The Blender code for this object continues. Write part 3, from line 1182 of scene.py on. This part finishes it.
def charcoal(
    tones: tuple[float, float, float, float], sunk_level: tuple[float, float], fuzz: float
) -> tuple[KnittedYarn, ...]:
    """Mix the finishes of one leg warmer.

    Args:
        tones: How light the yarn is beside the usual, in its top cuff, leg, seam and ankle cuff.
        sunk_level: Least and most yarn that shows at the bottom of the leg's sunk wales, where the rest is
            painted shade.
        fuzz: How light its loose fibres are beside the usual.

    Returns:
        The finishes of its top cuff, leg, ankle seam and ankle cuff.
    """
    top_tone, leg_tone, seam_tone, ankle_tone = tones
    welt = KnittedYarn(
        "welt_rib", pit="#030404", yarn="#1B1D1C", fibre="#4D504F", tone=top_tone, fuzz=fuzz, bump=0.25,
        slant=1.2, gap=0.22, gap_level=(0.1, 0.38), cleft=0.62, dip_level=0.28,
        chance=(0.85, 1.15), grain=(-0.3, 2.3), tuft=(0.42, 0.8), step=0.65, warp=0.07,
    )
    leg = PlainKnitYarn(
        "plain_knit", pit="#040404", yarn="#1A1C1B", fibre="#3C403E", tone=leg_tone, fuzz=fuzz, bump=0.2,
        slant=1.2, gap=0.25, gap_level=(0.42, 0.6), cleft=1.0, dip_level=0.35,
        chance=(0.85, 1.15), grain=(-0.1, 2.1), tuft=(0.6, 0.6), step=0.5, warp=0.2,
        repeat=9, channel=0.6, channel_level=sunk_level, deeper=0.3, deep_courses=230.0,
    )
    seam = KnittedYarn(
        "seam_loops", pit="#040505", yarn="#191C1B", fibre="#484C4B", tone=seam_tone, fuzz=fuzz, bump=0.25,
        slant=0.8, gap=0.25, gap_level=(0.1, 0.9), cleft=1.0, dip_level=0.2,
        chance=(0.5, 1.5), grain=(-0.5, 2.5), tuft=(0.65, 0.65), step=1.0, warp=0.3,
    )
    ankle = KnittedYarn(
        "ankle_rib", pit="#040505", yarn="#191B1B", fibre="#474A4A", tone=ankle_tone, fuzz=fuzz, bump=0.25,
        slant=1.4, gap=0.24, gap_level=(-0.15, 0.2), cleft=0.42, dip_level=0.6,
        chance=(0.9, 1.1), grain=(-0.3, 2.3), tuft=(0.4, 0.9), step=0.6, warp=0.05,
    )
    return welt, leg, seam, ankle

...

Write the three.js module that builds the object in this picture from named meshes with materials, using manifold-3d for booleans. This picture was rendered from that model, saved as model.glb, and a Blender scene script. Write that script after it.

Requirement: Keep both end lines and retype everything in the records above from the line containing "The Blender code" through the line containing "fuzz: How light", exactly, with nothing else.

Expected answer:
The Blender code for this object continues. Write part 3, from line 1182 of scene.py on. This part finishes it.
def charcoal(
    tones: tuple[float, float, float, float], sunk_level: tuple[float, float], fuzz: float
) -> tuple[KnittedYarn, ...]:
    """Mix the finishes of one leg warmer.

    Args:
        tones: How light the yarn is beside the usual, in its top cuff, leg, seam and ankle cuff.
        sunk_level: Least and most yarn that shows at the bottom of the leg's sunk wales, where the rest is
            painted shade.
        fuzz: How light its loose fibres are beside the usual.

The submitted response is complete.